"El seguimiento es un ejercicio de desencanto. Y, por lo tanto, de verdad sobre uno mismo" "Llevar la cruz no significa buscar el dolor para hacerse la víctima, sino aceptar que un verdadero camino no se recorre sin pérdida, sin ruptura, sin esfuerzo"

Jesús va, camina. Pero no está solo. Hay una multitud. Mucha gente. Gente que lo sigue, que lo escucha, que tal vez espera algo. La imagen de Lucas (14, 25-33) es familiar: un maestro itinerante y una masa creciente de rostros que se unen a su camino. Un movimiento que, en apariencia, habla de éxito, atracción, implicación. Pero es precisamente aquí, mientras la multitud crece, donde Jesús se da la vuelta.
Y mira. Hay un momento de suspensión porque está claro que Jesús no está alineado con los sentimientos de aceptación triunfal del éxito propios de los líderes que bien conocemos. Desconcierta: no acoge con entusiasmo, no anima. Habla, sí, pero sus palabras no son atractivas. Al contrario: son cortantes. «Si alguno viene a mí y no aborrece a su padre, a su madre, a su mujer, a sus hijos, a sus hermanos, a sus hermanas, e incluso a su propia vida, no puede ser mi discípulo». Odio: Jesús lo ha dicho. Es una frase dura, extrema, desconcertante, inoportuna. ¿Por qué?

Debe quedar claro: seguir a Jesús no es un paseo ni una marcha triunfal. Esto es lo que impulsa a Jesús a ser tan severo. Pero tal vez hay más, hay algo más. La multitud, símbolo de consenso, de popularidad, se convierte en un obstáculo. Jesús no busca números. Su palabra no adula.
Al contrario, hiere, como solo las palabras necesarias saben hacerlo. Esa palabra que traducimos rápidamente como «odiar» no es una llamada a la ruptura afectiva, sino una invitación al desapego, a la capacidad de no dejarnos determinar por las relaciones que nos definen. No se le puede seguir de verdad, dice Jesús, si se permanece prisionero de las pertenencias y los intereses de familiares, amigos y compañeros. Redefine el liderazgo.
Luego añade: «El que no lleva su cruz y no me sigue, no puede ser mi discípulo». La cruz es un instrumento de muerte. Jesús la evoca con naturalidad. No la promete, la pide. No como un vago símbolo de sufrimiento, sino como signo de una elección que tiene un precio. Llevar la cruz no significa buscar el dolor para hacerse la víctima, sino aceptar que un verdadero camino no se recorre sin pérdida, sin ruptura, sin esfuerzo.
Jesús continúa y cuenta: nos muestra a un hombre que quiere construir una torre. ¿Qué hace, entonces?
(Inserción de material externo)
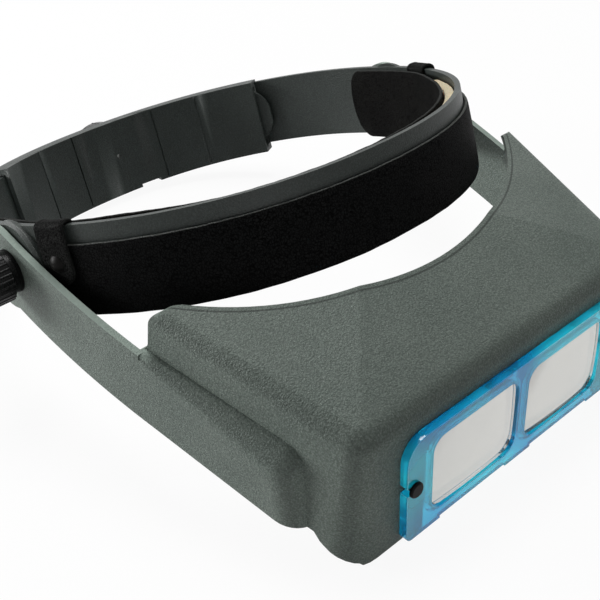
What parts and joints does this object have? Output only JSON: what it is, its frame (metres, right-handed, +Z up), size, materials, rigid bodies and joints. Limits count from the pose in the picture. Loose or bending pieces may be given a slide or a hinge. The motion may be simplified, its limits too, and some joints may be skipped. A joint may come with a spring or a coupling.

Se sienta, calcula, evalúa. Si no tiene lo suficiente para terminar la obra, corre el riesgo de convertirse en el hazmerreír de la ciudad: todos dirán «empezó, pero no fue capaz de terminar». Luego cambia de escena: enfoca a un rey que va a la guerra. Mira el número de sus hombres. Hace cuentas. No tiene fuerzas suficientes, así que envía una delegación y pide la paz.
En ambos casos, la cuestión es la misma: detenerse, evaluar, medir. Seguir no es ser un seguidor. No es un instinto, ni un entusiasmo. Es un cálculo que tiene que ver con el sentido, una evaluación. Construir y luchar no son actividades fáciles. Y tampoco lo es seguir. No es puro impulso de fanbase. Jesús no es un influencer. No quiere prosélitos, no quiere seguidores.
Luego cierra sus relatos con una frase que roza lo imposible: «El que no renuncie a todos sus bienes, no puede ser mi discípulo». «Bienes» es todo lo que poseemos: propiedades, relaciones, roles, certezas. Seguir a Jesús es un vacío que se pierde.
El relato de Lucas es una deconstrucción. Parte de una multitud y termina con una ausencia. Comienza con un movimiento colectivo y termina con una petición individual, profunda y radical. El lenguaje se vuelve cada vez más exigente, las imágenes cada vez más concretas. La torre, la guerra, la cruz, las posesiones. Todo habla de construcción, de conflicto, de peso. Sin exaltación. Sin idealización. El seguimiento es un ejercicio de desencanto. Y, por lo tanto, de verdad sobre uno mismo.